**ROWS**
***

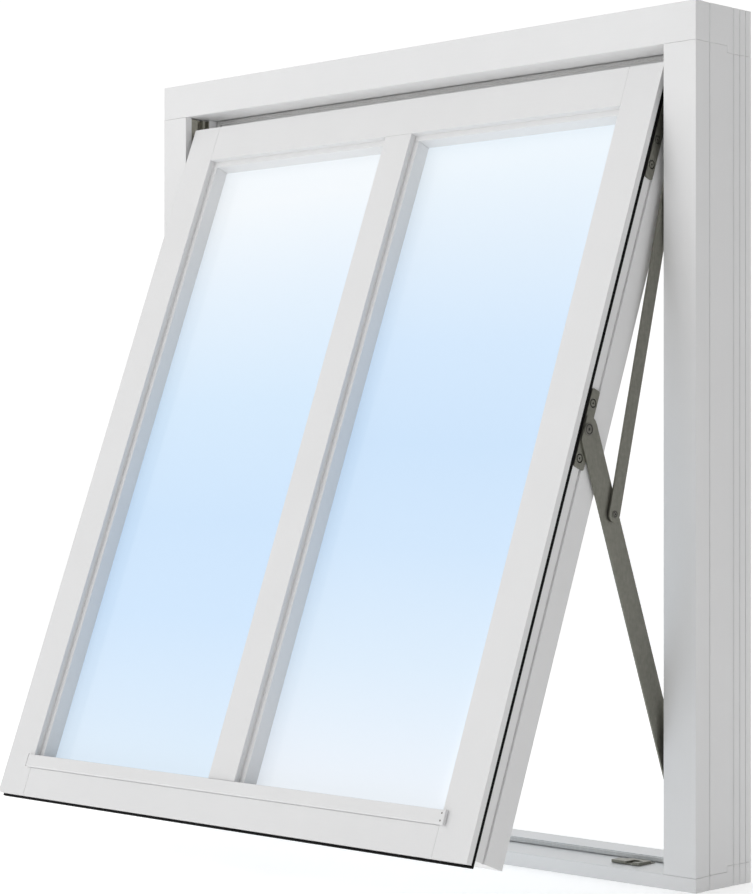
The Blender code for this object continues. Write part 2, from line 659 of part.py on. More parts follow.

***

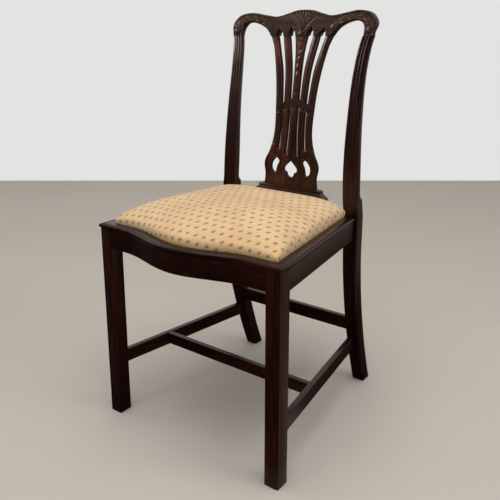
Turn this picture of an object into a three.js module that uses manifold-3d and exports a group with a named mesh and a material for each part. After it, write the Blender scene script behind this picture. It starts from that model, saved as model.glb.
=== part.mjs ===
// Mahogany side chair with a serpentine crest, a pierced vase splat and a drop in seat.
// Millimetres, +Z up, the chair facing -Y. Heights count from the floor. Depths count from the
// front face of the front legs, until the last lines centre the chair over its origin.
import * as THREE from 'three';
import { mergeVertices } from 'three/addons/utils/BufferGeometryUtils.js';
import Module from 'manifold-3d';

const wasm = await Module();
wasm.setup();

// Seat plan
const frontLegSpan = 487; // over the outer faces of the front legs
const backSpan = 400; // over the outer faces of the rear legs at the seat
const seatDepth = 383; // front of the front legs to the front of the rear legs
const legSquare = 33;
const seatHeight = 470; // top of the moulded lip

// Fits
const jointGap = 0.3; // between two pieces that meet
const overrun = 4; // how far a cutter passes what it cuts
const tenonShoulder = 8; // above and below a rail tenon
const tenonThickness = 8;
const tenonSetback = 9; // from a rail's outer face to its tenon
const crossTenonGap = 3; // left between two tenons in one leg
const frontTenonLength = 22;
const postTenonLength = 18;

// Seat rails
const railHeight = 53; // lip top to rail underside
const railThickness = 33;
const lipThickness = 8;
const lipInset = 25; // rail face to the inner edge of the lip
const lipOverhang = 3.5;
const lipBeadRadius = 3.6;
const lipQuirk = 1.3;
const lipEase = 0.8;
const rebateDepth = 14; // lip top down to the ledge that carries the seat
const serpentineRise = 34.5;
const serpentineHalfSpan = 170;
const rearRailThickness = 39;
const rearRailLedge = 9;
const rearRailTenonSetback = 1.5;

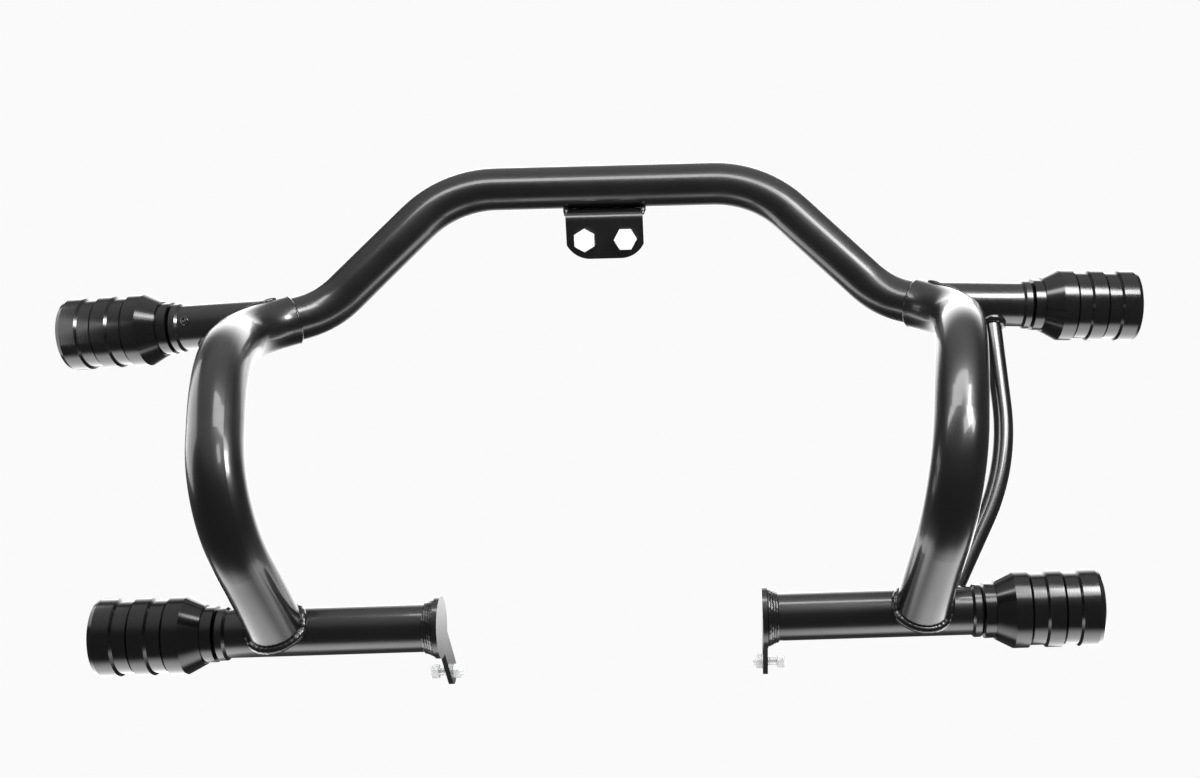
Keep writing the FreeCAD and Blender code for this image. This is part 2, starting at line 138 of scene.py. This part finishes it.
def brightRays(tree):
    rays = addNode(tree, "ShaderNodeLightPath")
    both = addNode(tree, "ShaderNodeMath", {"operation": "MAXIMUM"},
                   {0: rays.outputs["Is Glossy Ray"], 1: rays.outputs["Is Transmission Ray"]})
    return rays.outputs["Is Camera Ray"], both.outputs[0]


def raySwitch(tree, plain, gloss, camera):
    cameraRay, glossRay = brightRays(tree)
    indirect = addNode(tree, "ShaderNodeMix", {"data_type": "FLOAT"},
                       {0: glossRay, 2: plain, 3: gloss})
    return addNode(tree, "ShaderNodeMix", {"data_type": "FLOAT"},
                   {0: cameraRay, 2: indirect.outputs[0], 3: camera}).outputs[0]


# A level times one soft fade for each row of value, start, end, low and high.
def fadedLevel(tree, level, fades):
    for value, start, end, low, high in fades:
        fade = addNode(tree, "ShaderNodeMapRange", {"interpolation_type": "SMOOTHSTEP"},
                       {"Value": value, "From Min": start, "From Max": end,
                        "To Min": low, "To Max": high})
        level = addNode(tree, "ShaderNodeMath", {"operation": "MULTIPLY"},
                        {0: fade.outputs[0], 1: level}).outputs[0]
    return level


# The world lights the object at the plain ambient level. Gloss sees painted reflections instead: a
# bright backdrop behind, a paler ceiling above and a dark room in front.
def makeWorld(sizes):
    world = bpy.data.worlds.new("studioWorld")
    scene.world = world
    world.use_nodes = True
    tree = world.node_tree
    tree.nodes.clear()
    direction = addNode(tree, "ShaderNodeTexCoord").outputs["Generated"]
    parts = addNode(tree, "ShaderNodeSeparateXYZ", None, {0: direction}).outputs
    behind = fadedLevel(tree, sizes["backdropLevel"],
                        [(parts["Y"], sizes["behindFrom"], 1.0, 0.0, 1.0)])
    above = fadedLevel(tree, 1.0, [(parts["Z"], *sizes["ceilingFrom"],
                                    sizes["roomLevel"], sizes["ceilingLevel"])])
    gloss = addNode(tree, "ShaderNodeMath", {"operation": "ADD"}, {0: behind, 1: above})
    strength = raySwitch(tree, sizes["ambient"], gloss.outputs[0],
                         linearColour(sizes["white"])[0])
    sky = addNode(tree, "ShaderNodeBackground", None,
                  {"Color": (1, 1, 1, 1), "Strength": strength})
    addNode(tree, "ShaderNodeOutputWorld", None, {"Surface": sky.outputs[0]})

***

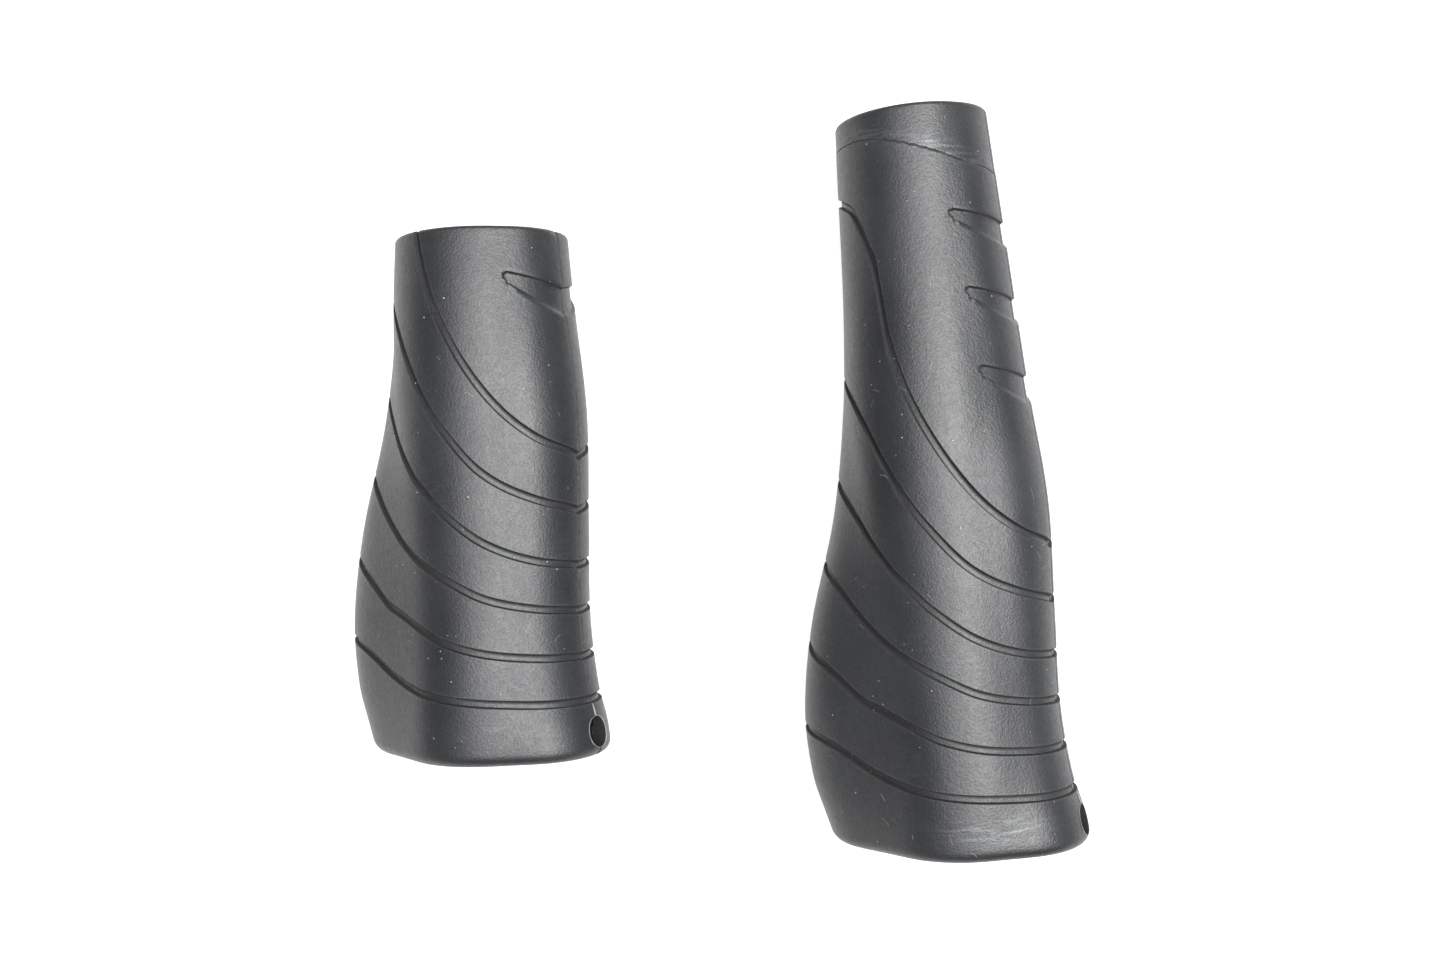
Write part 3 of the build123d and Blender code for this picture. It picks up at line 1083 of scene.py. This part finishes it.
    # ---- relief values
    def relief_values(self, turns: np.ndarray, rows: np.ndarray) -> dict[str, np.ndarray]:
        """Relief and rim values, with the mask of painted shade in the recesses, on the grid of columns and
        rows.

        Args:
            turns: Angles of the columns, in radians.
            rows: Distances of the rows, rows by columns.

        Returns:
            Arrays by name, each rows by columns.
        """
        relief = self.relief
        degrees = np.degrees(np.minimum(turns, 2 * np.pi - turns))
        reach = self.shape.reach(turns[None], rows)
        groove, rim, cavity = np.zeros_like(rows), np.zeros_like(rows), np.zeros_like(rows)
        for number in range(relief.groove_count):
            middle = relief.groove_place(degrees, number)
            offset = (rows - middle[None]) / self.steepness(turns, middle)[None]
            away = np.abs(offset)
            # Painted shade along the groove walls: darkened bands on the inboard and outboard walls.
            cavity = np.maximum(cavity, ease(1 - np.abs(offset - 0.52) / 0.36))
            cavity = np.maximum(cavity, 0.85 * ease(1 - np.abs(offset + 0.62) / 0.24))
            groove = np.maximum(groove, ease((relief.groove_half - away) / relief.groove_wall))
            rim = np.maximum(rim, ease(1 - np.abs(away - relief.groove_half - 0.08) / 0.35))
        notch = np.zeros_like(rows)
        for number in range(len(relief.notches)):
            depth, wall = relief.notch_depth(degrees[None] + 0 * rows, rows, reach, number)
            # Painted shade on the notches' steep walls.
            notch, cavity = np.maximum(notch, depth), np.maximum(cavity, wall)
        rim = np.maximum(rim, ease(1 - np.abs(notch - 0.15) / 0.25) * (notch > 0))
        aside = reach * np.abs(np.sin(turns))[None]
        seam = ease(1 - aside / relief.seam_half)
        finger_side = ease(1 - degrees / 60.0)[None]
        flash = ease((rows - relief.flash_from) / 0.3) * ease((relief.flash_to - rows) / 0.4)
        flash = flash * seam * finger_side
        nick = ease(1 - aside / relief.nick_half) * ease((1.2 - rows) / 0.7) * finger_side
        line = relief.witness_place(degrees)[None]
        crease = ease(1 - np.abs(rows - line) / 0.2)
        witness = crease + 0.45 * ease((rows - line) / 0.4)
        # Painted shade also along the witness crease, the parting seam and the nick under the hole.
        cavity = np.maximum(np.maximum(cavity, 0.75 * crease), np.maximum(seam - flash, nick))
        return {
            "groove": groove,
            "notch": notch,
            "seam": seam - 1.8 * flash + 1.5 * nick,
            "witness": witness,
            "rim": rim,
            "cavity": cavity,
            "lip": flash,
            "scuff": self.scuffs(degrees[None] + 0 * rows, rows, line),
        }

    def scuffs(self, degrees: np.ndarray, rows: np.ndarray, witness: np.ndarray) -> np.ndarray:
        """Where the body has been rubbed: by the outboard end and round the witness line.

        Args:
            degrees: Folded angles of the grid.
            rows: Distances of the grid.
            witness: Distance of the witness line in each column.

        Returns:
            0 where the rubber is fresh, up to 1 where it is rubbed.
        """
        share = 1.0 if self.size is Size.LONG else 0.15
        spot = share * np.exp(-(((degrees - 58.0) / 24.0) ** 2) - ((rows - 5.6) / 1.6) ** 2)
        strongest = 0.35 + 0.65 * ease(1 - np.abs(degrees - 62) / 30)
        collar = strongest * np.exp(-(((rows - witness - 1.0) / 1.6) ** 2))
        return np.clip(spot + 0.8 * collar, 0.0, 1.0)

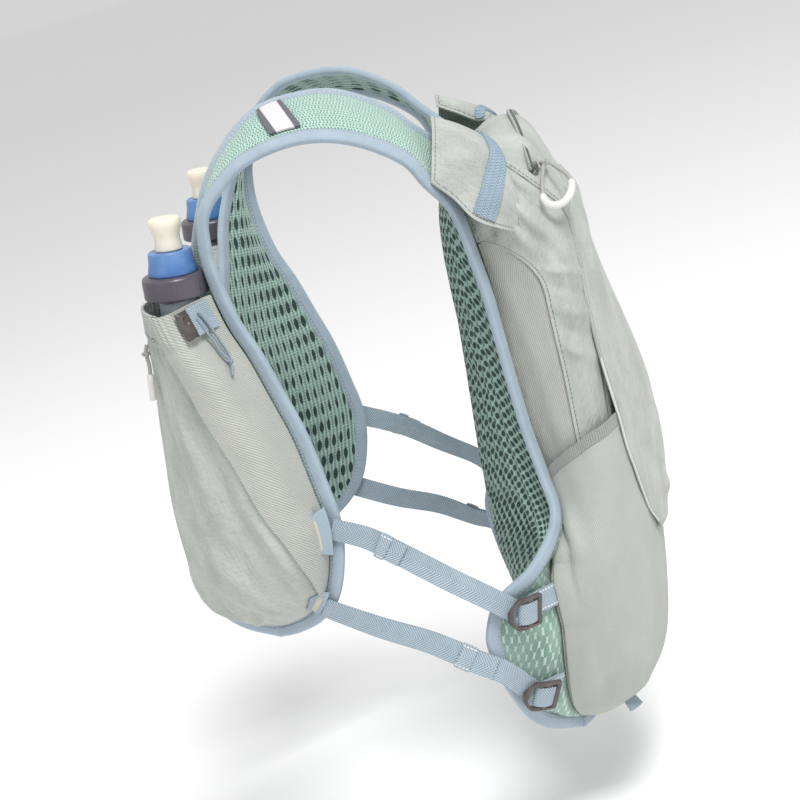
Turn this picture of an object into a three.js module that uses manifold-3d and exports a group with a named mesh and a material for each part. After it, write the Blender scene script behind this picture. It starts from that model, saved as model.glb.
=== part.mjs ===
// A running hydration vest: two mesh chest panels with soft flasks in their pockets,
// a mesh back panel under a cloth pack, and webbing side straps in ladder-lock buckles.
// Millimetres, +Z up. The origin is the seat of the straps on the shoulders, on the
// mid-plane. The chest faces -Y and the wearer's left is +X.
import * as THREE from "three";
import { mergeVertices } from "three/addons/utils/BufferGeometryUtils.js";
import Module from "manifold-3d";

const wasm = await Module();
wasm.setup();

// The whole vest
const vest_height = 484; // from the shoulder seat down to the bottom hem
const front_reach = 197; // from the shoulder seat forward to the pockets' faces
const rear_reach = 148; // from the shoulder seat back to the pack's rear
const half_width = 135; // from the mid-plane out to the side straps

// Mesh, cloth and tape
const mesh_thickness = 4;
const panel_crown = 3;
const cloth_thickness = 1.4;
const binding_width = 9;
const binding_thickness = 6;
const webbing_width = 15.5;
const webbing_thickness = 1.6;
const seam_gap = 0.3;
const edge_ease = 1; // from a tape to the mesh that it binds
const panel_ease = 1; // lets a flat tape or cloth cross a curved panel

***

**EXERCISE DESCRIPTION**
Identify and copy all lines with the word "three".

**FINAL ANSWER**
Turn this picture of an object into a three.js module that uses manifold-3d and exports a group with a named mesh and a material for each part. After it, write the Blender scene script behind this picture. It starts from that model, saved as model.glb.
import * as THREE from 'three';
import { mergeVertices } from 'three/addons/utils/BufferGeometryUtils.js';
Turn this picture of an object into a three.js module that uses manifold-3d and exports a group with a named mesh and a material for each part. After it, write the Blender scene script behind this picture. It starts from that model, saved as model.glb.
import * as THREE from "three";
import { mergeVertices } from "three/addons/utils/BufferGeometryUtils.js";